Home Crise du leadership européen : la crise ukrainienne réunit les conditions pour un sursaut salvateur en Europe

Crise du leadership européen : la crise ukrainienne réunit les conditions pour un sursaut salvateur en Europe

Après deux numéros volontairement alarmistes, notre équipe souhaite reprendre le cours de ses anticipations positives.

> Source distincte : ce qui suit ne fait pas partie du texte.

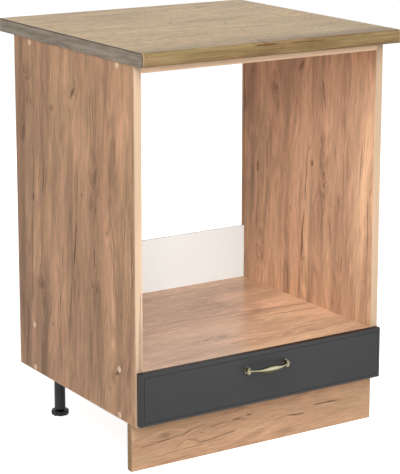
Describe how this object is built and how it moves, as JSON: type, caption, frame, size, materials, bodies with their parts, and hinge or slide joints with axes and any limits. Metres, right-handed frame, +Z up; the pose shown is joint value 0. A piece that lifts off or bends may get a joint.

Non pas que l’Europe soit sortie d’affaire, mais l’Anticipation Politique (1) telle que conçue par son inventeur, Franck Biancheri, en affirmant que l’homme est acteur de son destin pourvu qu’il se donne les moyens de bien comprendre les tendances à l’œuvre, a pour objectif de projeter des avenirs souhaitables et réalisables, et de repérer acteurs, brèches et prises sur lesquelles s’appuyer pour construire cet avenir souhaitable et réalisable. L’anticipation politique n’a pas peur d’avoir tort dans ses anticipations (2) pourvu qu’elle ait contribué à une meilleure compréhension des dynamiques à l’œuvre, à relever les tendances porteuses d’avenir positif et à montrer les moyens de capitaliser sur ces pistes d’avenir. Car l’anticipation politique n’est pas une boule de cristal mais un outil rationnel d’aide à la décision. C’est ainsi que les scénarios « armageddonistes (3) » dont l’objet est de paralyser l’être humain en le terrifiant et en l’écrasant ne constitueront jamais son fonds de commerce.Cela dit, pendant plus de deux mois, non seulement notre équipe s’est-elle laissé gagner par un certain désespoir au constat de l’incroyable effondrement du leadership politique en Europe (s’il n’y a plus de décideurs, que faire de notre outil d’aide à la décision ?), mais nous avons aussi estimé qu’un pessimisme justifié contribuait aussi à créer les conditions de l’indispensable sursaut.
« L’Europe se fera dans les crises et elle sera la somme des solutions apportées à ces crises », écrivait Jean Monnet, et le fait est que la crise systémique globale a fait faire des progrès de géants à l’Europe – à l’Euroland pour être précis. Ce sont ces progrès que le GEAB analyse et anticipe fidèlement depuis 2006. Mais, dès le début, comme nous l’avons rappelé dans le dernier numéro, la crise politique qui découlerait de cette gigantesque transition est une échéance inévitable : soit l’Europe politique y trouve son énergie créatrice, soit le projet européen, et les pays européens avec lui, passent aux oubliettes de l’Histoire.[…]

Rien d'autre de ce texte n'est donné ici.